10 Reasons Why You Should Read Samuel R. Delany
And not just because Neil Gaiman is a fan...
1. The Science Fiction & Fantasy Writers of America named him their 2013 Grand Master.
This puts him in the company of writers like Ray Bradbury (1989 Grand Master) and Ursula K. Le Guin (2003 Grand Master).
2. He’s won two Hugo Awards and four Nebula Awards.
Fun fact: He didn’t even know he’d won his first Nebula Award for Babel-17 until the reception!
3. His eleventh novel Dhalgren is one of the bestselling science fiction novels of all time.
Clocking in at over one million copies sold.

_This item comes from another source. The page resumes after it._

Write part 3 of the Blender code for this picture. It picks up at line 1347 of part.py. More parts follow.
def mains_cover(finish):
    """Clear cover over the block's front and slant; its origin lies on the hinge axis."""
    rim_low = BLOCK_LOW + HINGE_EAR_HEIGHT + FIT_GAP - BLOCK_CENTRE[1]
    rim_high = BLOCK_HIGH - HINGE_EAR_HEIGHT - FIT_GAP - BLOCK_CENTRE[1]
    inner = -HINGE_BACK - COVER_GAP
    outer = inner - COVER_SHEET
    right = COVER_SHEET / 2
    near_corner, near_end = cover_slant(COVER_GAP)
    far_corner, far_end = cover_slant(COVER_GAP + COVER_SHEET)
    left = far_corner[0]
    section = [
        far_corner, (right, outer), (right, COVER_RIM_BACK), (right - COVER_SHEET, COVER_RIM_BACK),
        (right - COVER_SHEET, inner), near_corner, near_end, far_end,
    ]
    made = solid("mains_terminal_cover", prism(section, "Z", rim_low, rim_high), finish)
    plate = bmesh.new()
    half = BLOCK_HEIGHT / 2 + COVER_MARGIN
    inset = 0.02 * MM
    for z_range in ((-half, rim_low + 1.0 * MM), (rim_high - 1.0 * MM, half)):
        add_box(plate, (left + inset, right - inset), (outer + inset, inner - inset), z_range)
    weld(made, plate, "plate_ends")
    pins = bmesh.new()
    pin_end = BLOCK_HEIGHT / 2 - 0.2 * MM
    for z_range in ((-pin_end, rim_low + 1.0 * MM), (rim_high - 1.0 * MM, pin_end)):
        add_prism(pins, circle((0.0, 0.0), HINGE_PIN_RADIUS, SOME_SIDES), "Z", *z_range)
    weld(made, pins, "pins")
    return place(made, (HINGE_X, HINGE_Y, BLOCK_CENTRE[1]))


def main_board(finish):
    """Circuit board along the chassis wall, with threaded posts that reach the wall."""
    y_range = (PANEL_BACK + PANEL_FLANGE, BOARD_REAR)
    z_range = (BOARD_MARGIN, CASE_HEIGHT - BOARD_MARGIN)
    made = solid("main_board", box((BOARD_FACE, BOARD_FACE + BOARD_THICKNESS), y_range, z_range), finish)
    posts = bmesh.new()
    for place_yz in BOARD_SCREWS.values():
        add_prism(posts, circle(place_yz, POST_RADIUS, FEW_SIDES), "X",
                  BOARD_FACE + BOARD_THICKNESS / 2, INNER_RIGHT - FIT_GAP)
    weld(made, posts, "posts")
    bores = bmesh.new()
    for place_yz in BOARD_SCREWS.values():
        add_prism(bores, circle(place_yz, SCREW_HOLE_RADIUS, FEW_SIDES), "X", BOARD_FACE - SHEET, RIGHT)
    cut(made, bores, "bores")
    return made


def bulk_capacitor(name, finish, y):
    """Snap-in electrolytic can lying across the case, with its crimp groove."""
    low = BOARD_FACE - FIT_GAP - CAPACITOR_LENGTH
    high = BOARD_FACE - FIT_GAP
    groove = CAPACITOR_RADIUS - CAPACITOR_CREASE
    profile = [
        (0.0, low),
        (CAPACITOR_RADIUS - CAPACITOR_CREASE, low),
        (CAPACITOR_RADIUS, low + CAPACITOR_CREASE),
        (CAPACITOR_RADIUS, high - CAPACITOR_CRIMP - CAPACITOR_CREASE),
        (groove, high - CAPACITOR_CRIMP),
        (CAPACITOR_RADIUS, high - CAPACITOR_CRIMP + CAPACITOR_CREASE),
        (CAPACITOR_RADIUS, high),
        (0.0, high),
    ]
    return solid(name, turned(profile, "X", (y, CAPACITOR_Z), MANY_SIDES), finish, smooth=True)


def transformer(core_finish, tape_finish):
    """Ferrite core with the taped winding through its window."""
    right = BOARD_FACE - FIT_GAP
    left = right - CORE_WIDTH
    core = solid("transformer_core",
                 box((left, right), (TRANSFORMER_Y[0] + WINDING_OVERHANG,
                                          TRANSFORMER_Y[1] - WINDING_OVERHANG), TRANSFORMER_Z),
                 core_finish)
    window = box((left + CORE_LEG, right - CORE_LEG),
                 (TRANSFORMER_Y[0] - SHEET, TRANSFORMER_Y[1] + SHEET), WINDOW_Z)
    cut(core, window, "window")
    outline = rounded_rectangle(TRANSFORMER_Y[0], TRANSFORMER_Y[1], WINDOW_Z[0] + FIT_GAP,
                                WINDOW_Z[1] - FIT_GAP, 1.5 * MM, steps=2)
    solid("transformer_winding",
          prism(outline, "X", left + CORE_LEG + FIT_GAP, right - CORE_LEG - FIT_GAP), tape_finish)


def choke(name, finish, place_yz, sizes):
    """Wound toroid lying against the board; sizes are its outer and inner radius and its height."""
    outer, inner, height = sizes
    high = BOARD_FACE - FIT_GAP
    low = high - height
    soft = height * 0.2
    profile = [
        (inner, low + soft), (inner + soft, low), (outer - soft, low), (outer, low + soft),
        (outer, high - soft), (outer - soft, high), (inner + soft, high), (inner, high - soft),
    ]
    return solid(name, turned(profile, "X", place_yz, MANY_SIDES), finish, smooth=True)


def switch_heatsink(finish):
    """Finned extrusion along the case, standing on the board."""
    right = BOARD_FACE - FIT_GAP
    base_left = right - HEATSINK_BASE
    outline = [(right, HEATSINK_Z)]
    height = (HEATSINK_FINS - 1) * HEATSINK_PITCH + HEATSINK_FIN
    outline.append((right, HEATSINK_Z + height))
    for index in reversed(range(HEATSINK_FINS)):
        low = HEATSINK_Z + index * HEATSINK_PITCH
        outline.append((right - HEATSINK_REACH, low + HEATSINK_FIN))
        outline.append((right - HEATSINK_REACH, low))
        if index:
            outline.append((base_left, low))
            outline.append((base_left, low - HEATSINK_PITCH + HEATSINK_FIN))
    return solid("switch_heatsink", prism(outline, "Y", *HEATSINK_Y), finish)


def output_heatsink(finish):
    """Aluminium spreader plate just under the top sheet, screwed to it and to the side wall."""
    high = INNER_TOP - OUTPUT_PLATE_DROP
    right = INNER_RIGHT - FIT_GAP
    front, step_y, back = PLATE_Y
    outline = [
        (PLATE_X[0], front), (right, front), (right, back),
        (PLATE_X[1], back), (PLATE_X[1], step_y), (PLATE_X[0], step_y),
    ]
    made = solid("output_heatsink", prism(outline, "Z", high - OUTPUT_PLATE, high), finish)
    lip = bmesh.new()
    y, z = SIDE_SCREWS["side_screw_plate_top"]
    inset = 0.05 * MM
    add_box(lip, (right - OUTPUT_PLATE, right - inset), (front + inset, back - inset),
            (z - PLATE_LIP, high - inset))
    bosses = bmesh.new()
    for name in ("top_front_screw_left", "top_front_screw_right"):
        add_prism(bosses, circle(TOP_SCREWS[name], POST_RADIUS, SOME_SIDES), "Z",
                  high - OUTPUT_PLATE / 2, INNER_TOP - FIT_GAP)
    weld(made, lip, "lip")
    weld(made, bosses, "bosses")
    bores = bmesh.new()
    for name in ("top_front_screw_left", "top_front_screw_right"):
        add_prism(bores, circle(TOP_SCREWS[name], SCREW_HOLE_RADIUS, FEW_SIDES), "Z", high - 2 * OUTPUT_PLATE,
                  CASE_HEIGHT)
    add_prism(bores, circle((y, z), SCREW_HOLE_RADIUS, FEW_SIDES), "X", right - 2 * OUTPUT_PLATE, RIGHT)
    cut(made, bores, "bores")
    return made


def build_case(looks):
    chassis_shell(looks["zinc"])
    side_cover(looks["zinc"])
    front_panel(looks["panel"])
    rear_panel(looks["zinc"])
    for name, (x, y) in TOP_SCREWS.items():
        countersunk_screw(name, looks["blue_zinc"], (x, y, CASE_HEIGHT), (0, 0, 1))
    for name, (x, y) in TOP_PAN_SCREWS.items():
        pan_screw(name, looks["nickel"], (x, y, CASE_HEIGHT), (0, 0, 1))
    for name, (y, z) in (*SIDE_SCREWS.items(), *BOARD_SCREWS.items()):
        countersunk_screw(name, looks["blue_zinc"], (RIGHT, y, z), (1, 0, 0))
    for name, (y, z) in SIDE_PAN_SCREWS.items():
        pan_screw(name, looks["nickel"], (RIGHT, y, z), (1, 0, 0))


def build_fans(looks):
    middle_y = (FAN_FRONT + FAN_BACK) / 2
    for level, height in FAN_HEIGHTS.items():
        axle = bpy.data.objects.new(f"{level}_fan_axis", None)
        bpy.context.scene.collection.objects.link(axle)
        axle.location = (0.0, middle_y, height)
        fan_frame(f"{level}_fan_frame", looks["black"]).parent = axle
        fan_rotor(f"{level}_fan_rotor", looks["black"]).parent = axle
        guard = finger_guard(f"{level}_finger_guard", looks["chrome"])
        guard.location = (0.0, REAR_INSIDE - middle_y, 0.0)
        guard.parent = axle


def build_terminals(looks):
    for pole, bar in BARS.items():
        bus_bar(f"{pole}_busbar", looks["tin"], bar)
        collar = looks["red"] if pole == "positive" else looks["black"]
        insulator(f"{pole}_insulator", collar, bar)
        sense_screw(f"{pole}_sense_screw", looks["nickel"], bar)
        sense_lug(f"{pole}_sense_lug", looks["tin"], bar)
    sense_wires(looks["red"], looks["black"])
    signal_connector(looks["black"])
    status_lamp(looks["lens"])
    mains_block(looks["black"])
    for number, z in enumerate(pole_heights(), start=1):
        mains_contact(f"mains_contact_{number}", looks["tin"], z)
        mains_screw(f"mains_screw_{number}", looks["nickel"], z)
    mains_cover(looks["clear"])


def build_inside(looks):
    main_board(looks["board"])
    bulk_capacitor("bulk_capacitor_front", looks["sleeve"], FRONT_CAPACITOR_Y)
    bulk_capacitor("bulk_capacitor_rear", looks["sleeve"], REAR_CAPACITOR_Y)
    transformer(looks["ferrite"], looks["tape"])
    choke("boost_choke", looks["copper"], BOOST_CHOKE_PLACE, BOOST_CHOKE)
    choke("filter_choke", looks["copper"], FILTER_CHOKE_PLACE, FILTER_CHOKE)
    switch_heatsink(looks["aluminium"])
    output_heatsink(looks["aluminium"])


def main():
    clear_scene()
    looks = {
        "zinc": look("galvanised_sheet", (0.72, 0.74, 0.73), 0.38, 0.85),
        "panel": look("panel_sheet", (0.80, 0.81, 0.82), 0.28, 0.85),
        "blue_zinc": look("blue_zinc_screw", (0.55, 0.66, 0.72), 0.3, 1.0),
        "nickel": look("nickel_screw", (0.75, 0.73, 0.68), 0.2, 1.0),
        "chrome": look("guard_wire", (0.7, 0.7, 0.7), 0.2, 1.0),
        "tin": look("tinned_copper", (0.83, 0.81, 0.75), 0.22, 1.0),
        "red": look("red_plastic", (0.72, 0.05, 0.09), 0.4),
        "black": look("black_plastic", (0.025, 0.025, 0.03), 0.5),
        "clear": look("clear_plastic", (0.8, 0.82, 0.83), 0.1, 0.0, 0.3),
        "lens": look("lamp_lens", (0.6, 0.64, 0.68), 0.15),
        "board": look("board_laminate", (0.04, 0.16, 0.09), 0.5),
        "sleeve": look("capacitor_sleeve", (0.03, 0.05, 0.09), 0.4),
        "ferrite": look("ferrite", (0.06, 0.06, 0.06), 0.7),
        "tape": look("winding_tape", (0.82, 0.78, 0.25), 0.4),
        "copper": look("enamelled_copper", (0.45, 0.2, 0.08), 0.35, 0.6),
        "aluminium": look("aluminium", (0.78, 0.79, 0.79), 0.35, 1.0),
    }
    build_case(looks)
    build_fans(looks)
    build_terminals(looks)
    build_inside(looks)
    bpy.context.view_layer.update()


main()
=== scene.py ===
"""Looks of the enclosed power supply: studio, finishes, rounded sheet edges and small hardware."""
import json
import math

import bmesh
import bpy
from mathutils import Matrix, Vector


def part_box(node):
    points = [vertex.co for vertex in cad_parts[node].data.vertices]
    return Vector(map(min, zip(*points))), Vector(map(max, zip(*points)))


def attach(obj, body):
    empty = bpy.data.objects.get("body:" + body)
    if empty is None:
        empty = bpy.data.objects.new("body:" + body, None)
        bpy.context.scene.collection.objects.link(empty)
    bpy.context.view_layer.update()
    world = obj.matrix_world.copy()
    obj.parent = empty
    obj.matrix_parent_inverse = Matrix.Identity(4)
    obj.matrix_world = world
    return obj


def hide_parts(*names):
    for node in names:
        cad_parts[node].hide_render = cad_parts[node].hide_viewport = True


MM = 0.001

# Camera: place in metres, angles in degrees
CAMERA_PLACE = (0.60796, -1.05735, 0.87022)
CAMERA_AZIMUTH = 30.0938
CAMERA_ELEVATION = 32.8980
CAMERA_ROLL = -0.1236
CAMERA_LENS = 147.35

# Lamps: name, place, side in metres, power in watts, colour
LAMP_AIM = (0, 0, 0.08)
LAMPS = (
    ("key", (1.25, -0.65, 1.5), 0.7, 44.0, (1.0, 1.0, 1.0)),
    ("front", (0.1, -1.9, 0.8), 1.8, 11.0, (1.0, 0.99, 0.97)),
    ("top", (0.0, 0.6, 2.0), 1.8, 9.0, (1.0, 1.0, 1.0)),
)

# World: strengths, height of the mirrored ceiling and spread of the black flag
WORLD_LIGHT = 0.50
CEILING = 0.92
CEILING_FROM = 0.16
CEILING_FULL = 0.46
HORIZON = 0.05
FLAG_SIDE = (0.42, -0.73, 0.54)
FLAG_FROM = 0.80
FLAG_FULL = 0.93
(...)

4. Junot Díaz considers Delany his favorite New Yorker.
Díaz told Time Out New York that he considers Delany “an extraordinary individual man. He’s also the coolest, funniest motherfucker in the world.” Dhalgren also gets a shoutout in Díaz’s bestseller This Is How You Lose Her.
5. He taught Octavia E. Butler.
Yeah. THE Octavia E. Butler. She was twenty-three years old when she attended the Clarion Science Fiction Workshop where Delany was teaching, and he called brilliance right then and there.
6. Despite dropping out of college after one semester, he’s been a professor at several universities.
Since 1988, he’s taught at colleges including the University of Massachusetts Amherst; the University at Buffalo; and Temple University (currently). #genius #winning #revolutionary #boss #beatingthesystem
7. He briefly wrote for Wonder Woman.
Back when Wonder Woman was in a karate gi instead of her American flag get-up and the series had some social bite.
8. Neil Gaiman is a fan.
From the journal of the author of American Gods and The Sandman: “Writing as well as Chip Delany is a fine thing to aim for.” They’re on a nickname basis!
9. His work is versatile and cross-genre.
Dhalgren can be read with equal validity as science fiction, magical realism, metafiction, or some combination thereof. Novels aside, Delany also writes memoirs, literary criticism, and essays on sexuality and society.
10. He has an awesome beard.
Because imagined futures and outsider narratives get even better when you picture Santa Claus as the author.